MicroRNA expression and identification of putative miRNA targets in ovarian cancer

In order to better define the clinical and biological features of ovarian cancer, researchers from Johns Hopkins Medical Institutions and National Institute of Aging, Baltimore, Maryland, USA, and the Norwegian Radium Hospital, Oslo, Norway identified microRNA expression profiles in human ovarian cancer tissues and cell lines. Using microRNA arrays they identified over 80 differentially expressed miRNAs in ovarian cancer tissues and cell lines including miR_221 (highly up-regulated), miR-21 (down-regulated) and several members of the let-7 family (down-regulated). IPA analysis of the experimentally identified targets of deregulated miRNA identified cancer-relevant pathways and processes commonly targeted by these miRNAs, and also highlighted that the specific molecular pathways targeted by microRNA deregulation are likely tissue and cell-line dependent. Follow up studies elucidating the interactions between these miRNAs, their targets, and the pathways they regulate will serve to identify better markers of ovarian cancer and novel points for therapeutic intervention.

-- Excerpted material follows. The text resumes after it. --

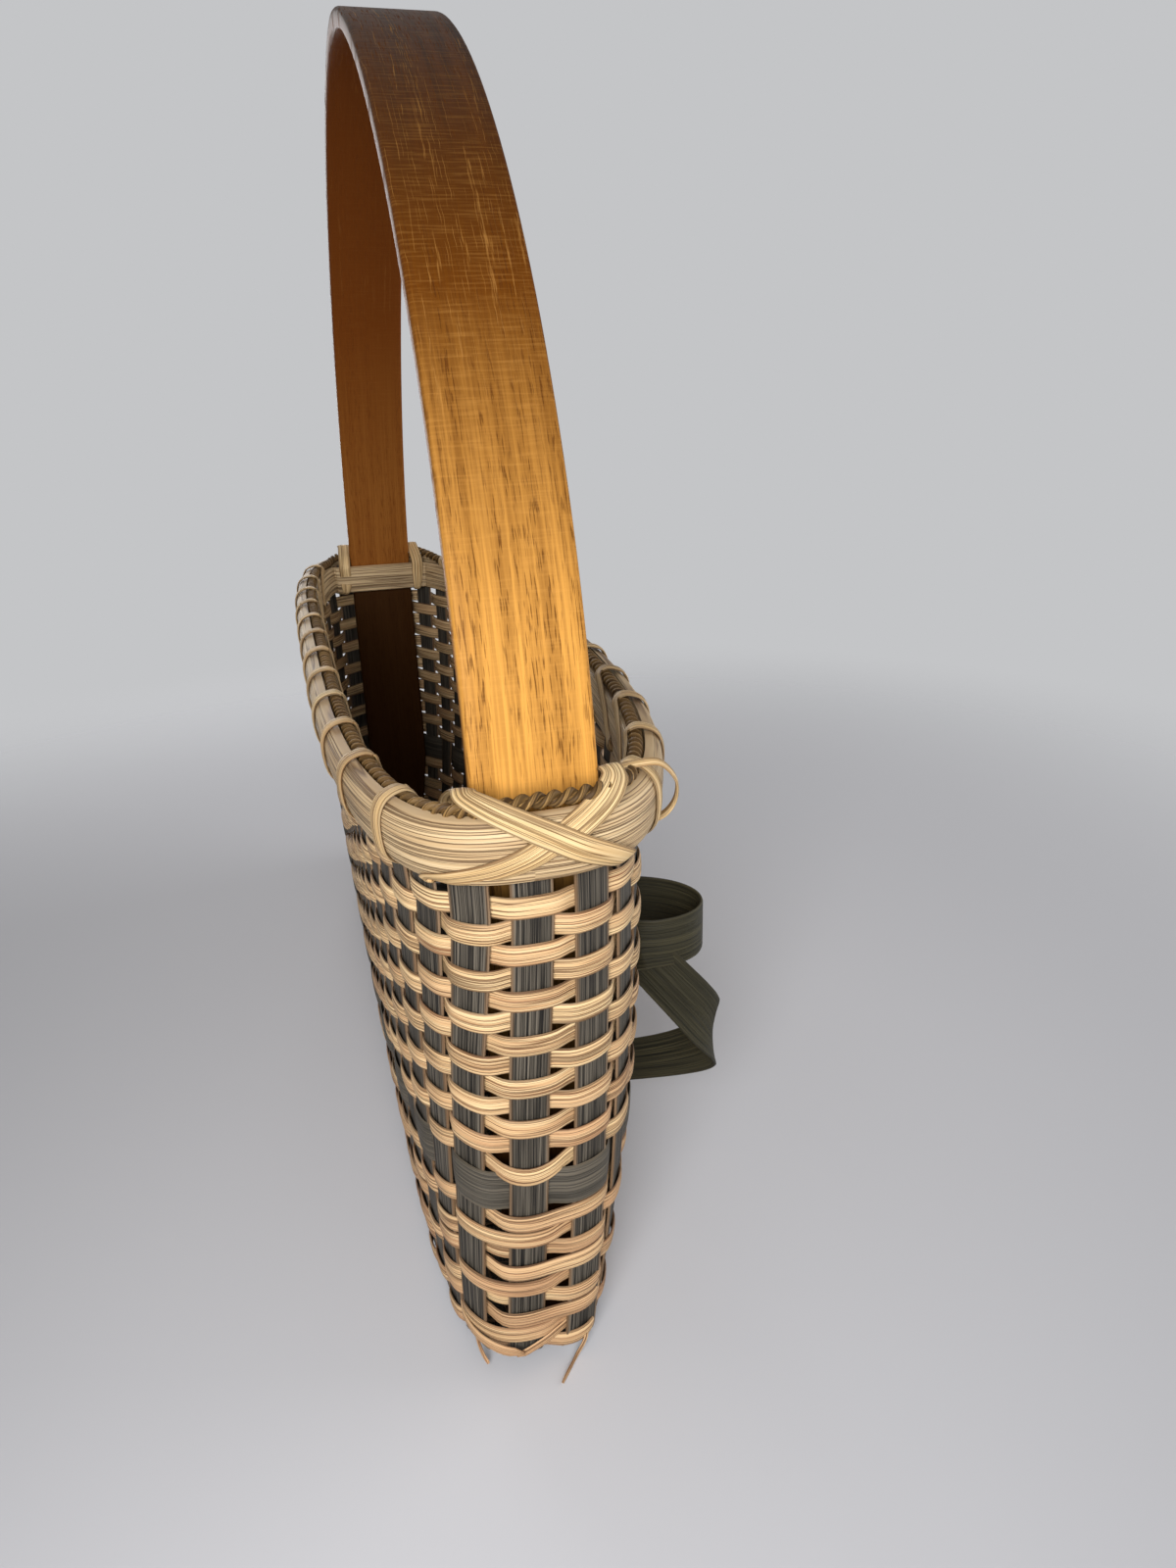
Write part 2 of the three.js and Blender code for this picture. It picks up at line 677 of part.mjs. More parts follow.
// A tie binds the rims and the handle's leg with a crossed strip: up from one side
// of the leg, over the top on the other side, back under and across itself
function tieSections() {
  const along = new THREE.Vector3(0, -1, 0);
  const turnUnder = (y, k) => {
    const underGap = rimPoint(k, 0, rimBottom - 3 * gap);
    const frame = rimFrame(k);
    const square = k > 0 ? along : frame.along;
    if (k > 0) underGap.y = y;
    return [
      {
        point: new THREE.Vector3(-tieInside, y, rimBottom - 2 * gap),
        out: new THREE.Vector3(0.7, 0, -0.7), across: along, narrow: tieNeck,
      },
      { point: underGap, out: new THREE.Vector3(0, 0, -1), across: square, narrow: tieNeck },
      {
        point: rimPoint(k, outerRimFace + outerRimThick / 2, rimBottom + 2.3 * gap),
        out: frame.out.clone().multiplyScalar(0.4).sub(up).normalize(), across: frame.along,
      },
    ];
  };
  const low = outerRimMiddle - rimCrownHeight / 2;
  const high = outerRimMiddle + rimCrownHeight / 2;
  const firstFaces = [[-1, -1], [-1, 1], [0, -1], [0, 1], [1, -1], [1, 1]];
  const secondFaces = [[1, 1], [1, -1], [0, 1], [0, -1], [-1, 1]];
  const lifted = lashThick + layerGap;
  const cross = (faces, liftFirst) => faces.map(([k, edge], i) => {
    const z = mix(low, high, i / (faces.length - 1));
    const lift = i > 0 && i < faces.length - 1 ? liftFirst : 0;
    return crossingStation(k, edge, z, lift);
  });
  const startY = tieSide;
  const stations = [
    { point: new THREE.Vector3(-tieInside, startY, rimBottom + outerRimHeight / 4), out: new THREE.Vector3(1, 0, 0), across: along },
    ...turnUnder(startY, -1.5),
    crossingStation(-1.5, 0, low - 2),
    ...cross(firstFaces, 0),
    ...overTheTop(-1, 0, [0.72, 0], [0.1, 4 * gap]),
    ...turnUnder(-(handleWidth + lashNeck + gap) / 2, 1.5),
    crossingStation(1.5, 0, low - 2),
    ...cross(secondFaces, lifted),
    ...overTheTop(1, lifted, [0.67, 3 * gap], [0.4, 4 * gap]),
  ];
  return stripAlong(stations, lashWidth, lashThick);
}

function addTies() {
  const near = tieSections();
  printSelfGap('handle_tie_near', near, 5);
  const far = near.map((points) => points.map((p) => new THREE.Vector3(-p.x, p.y, p.z)));
  addMesh('handle_tie_near', loft(near), colours.rimReed);
  addMesh('handle_tie_far', loft(far), colours.rimReed);
}

// Height over the wall of a ribbon that lies on the crowns of the woven rows
const ribbonSeat = outerSeat + weaverThick + gap + ribbonThick / 2;

// One loop of the bow, from its near root to its far one
function bowLoop({ nearStakes, farStakes, nearHeight, farHeight, reach, lean }) {
  const points = [];
  for (let i = 0; i <= bowSteps; i++) {
    const angle = Math.PI * i / bowSteps;
    const k = mix(nearStakes, farStakes, (1 - Math.cos(angle)) / 2);
    const part = i / bowSteps;
    const z = mix(nearHeight, farHeight, 1 - (1 - part) ** bowEase);
    const rootClear = mix(nearRootClear, farRootClear, part);
    const frame = wallFrame(k, z);
    const point = framePoint(frame, -lean * Math.sin(angle), 0);
    const away = new THREE.Vector3(frame.out.x, frame.out.y, 0).normalize();
    points.push(point.addScaledVector(away, ribbonSeat + rootClear + reach * Math.sin(angle)));
  }
  return points;
}

function addBow() {
  const profile = flatProfile(ribbonWidth, ribbonThick);
  // One end of the ribbon lies on the wall beyond its loop's far root
  const onWall = ({ farStakes, farHeight }, side) => [bowRunStakes, bowRunStakes / 3].map((along) => {
    const frame = wallFrame(farStakes + along, farHeight);
    const point = framePoint(frame, 0, ribbonSeat);
    return section(point, frame.up, frame.out.multiplyScalar(side), profile);
  });
  const path = [...bowLoop(bowUpper).reverse(), ...bowLoop(bowLower)];
  const loops = path.map((point, i) => {
    const before = path[Math.max(0, i - 1)];
    const after = path[Math.min(path.length - 1, i + 1)];
    const travel = after.clone().sub(before).normalize();
    const out = new THREE.Vector3().crossVectors(up, travel).normalize();
    return section(point, new THREE.Vector3().crossVectors(travel, out), out, profile);
  });
  const sections = [...onWall(bowUpper, 1), ...loops, ...onWall(bowLower, -1).reverse()];
  addMesh('front_bow', loft(sections), colours.dyed);
}

function addHandle() {
  const stations = [];
  for (const z of [legEnd, levels[1], legTaperHeight, levels[2], (levels[2] + archSpring) / 2]) {
    const taper = THREE.MathUtils.clamp((z - legEnd) / (legTaperHeight - legEnd), 0, 1);
    const half = mix(legTipWidth, handleWidth, taper) / 2;
    stations.push({ x: legFace(z, half) - handleThick / 2, z, half });
  }
  const arch = [];
  for (let i = 0; i <= archSteps; i++) arch.push({ ...archPoint(i), half: handleWidth / 2 });
  const path = [
    ...stations.map((s) => ({ ...s, x: -s.x })),
    ...arch,
    ...stations.reverse(),
  ];
  const y = new THREE.Vector3(0, 1, 0);
  const sections = path.map(({ x, z, half }, i) => {
    const before = path[Math.max(0, i - 1)];
    const after = path[Math.min(path.length - 1, i + 1)];
    const out = new THREE.Vector3(before.z - after.z, 0, after.x - before.x).normalize();
    const t = handleThick / 2;
    const c = handleChamfer;
    const profile = [
      [-half + c, -t], [half - c, -t], [half, -t + c], [half, t - c],
      [half - c, t], [-half + c, t], [-half, t - c], [-half, -t + c],
    ];
    return section(new THREE.Vector3(x, 0, z), y, out, profile);
  });
  addMesh('handle', loft(sections), colours.oak);
}

addHandle();
addStakes();
addWeaving();
addOuterRim();
addInnerRim();
addRope();
addLashing('rim_lashing_front', 2.5, 2);
addLashing('rim_lashing_back', stakeEnds - 2.5, -2);
addTies();
addBow();

// The origin lies under the middle of the whole object
const whole = new THREE.Box3().setFromObject(basket);
const aside = -(whole.min.y + whole.max.y) / 2;
for (const mesh of basket.children) mesh.geometry.translate(0, aside, 0);

export default basket;
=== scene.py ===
"""Door hanging basket: reed woven round dyed stakes, on a bent wooden handle.

Sizes are in millimetres as on the maker's drawing and become metres when a mesh
is made. X runs along the door, the bow is on the front at -Y, +Z is up.
"""

import logging
import math
from collections.abc import Callable, Sequence
from dataclasses import dataclass, field
from enum import Enum
from functools import cache
from typing import NamedTuple

import bpy
import numpy as np
from mathutils import Matrix, Vector


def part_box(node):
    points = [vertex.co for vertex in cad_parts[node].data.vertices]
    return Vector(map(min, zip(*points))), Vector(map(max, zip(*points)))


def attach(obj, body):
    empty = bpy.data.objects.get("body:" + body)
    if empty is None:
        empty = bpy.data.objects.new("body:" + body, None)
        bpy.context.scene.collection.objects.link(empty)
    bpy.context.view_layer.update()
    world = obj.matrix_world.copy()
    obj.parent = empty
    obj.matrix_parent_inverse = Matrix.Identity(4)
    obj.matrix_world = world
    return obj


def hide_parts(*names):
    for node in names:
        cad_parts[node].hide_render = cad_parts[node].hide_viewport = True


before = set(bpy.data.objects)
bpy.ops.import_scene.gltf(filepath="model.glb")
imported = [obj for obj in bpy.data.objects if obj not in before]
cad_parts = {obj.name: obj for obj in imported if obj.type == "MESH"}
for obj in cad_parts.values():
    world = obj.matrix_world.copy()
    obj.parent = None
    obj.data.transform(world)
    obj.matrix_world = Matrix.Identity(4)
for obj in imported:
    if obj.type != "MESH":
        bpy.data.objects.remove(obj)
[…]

In order to experimentally identify the downstream targets of miRNAs deregulated in ovarian cancer, the research team transfected miR-98, miR-34c, miR 424 and let-7f in two different ovarian cancer cell lines BG-1 and UCI-101. They then measured mRNAs that changed in response to the transfected miRNA. These experimentally identified targets were analyzed in IPA to understand the molecular functions, cellular phenotypes and cancer-related pathways predicted to be affected by deregulated miRNA expression in ovarian cancer. IPA Functional Analysis identified functions such as cellular movement, cell cycle and cardiovascular functions to be consistently affected across the two ovarian cancer cell lines. Interestingly, with the exception of Integrin Signaling, the signaling pathways identified by IPA as associated with mRNA targets from each cell line were not consistent; suggesting that miRNA target selection and therefore miRNA function is likely tissue dependent.